Here's an example of open_zarr opening the same set of files you refer to above. @sepehrkrz, maybe we can do a performance test...

'''
#install these libraries if they aren't already installed
!pip install zarr
!pip install xarray
!pip install s3fs
!pip install numpy
'''
# Import needed libraries

import xarray as xr
import numpy as np
import s3fs
from datetime import datetime, timedelta

# open the zarr store
url = "s3://noaa-nwm-retrospective-2-1-zarr-pds/chrtout.zarr"
fs = s3fs.S3FileSystem(anon=True)
store = xr.open_zarr(s3fs.S3Map(url, s3=fs))

# Function to get the time series for a specified reach id and and time range
# then write it out to a csv file.
def GetAndWriteTimeSeriesAtReach(reach_id, start_time_index, end_time_index):
    flows = streamflow_array.where(feature_id_array==reach_id, drop=True)
    df_flows = flows[start_time_index:end_time_index].to_dataframe()
    df_flows.to_csv(f'flows_{reach_id}.csv')

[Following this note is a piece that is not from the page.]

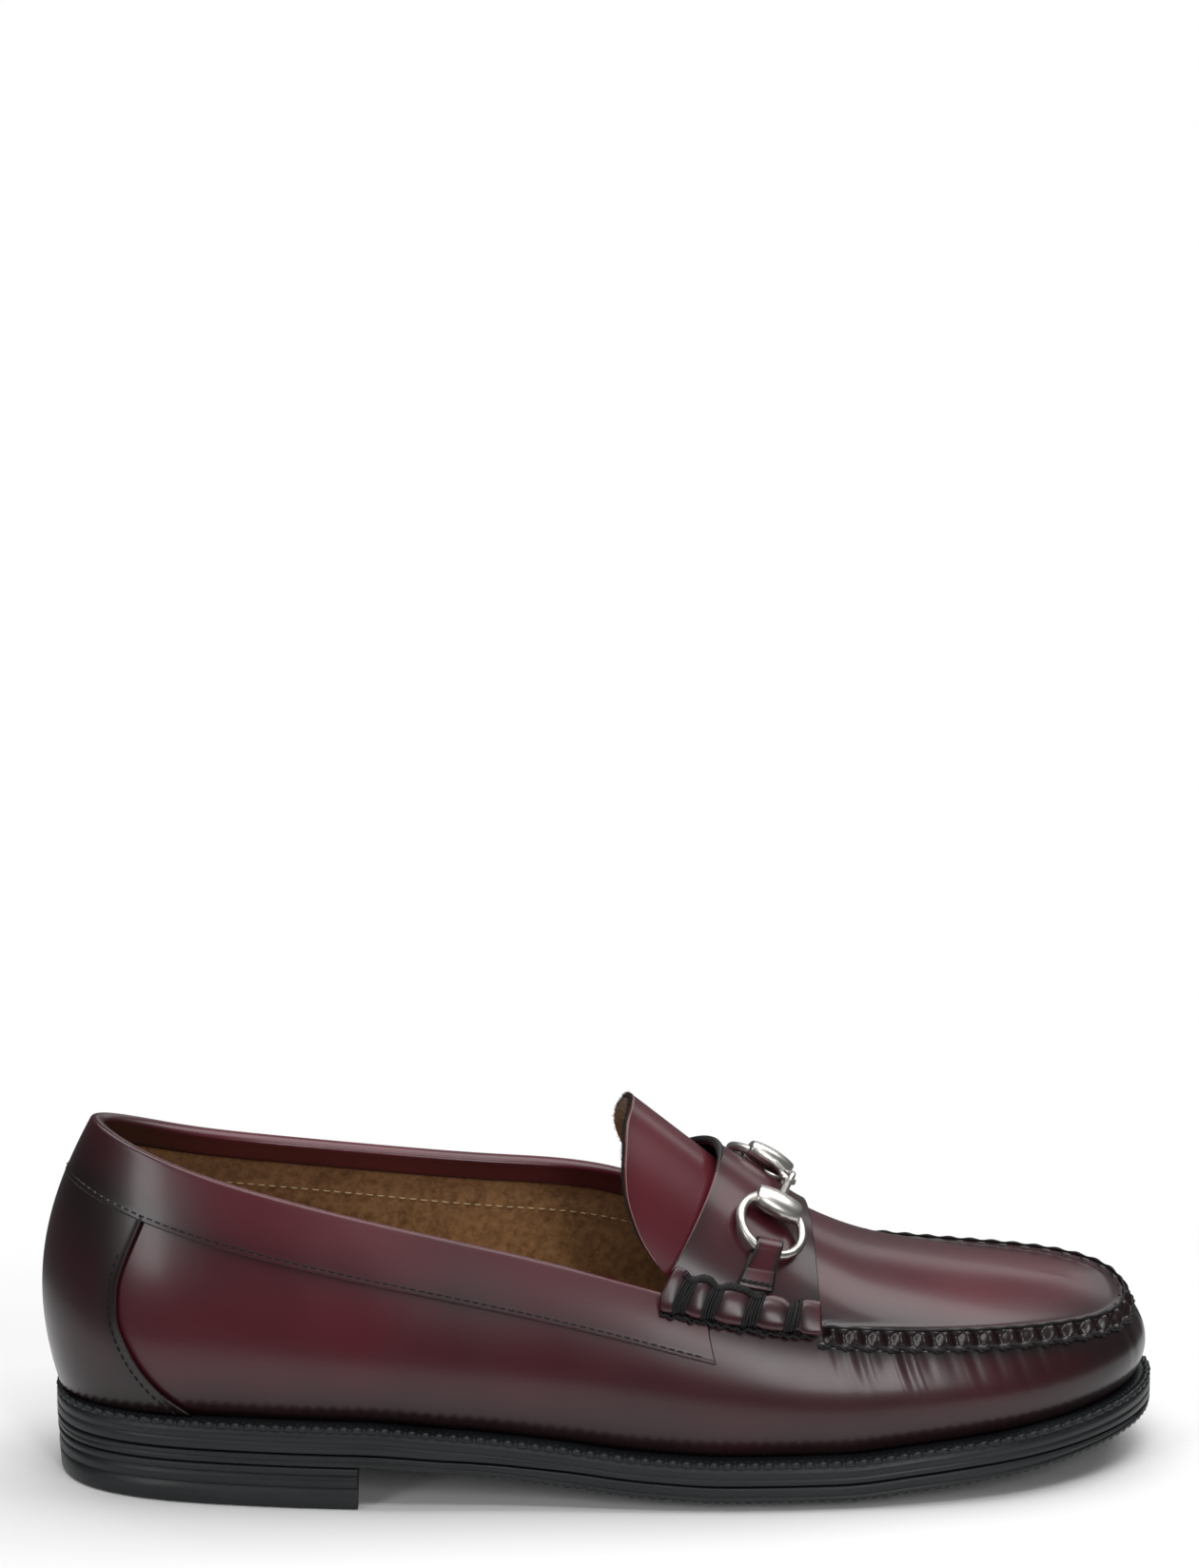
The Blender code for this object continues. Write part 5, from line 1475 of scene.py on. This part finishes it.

# get an xarray array of the various values
time_array = store['time']
feature_id_array = store['feature_id']
streamflow_array = store['streamflow']

# Define the feature IDs to check for
feature_ids = [5781221, 5781223, 5781703]

# Specify the start and end times of interest
start_time = datetime(2015, 5, 23, 0, 0, 0)
end_time = datetime(2015, 6, 24, 0, 0, 0)

# Get the indices for the needed dates
zero_start_time = start_date = datetime(1979, 2, 1, 0, 0, 0)
start_time_index = int((start_time - zero_start_time).total_seconds() / 3600)
end_time_index = int((end_time - zero_start_time).total_seconds() / 3600)

for reach_id in feature_ids:
    GetAndWriteTimeSeriesAtReach(reach_id, start_time_index, end_time_index)
jarq6c commented 9 months ago

@jameshalgren Sorry for the delayed response. In practice, I haven't found any difference between open_dataset and open_zarr, assuming engine="zarr" is used with open_dataset. Peaking at the source code in the xarray repo, it does look like open_dataset introduces a few additional layers and sets up a pythonic file system (via fsspec) for you. Anecdotally, I found some posts on stack from over a year ago that suggested a performance difference between open_dataset and open_zarr, but offered no evidence.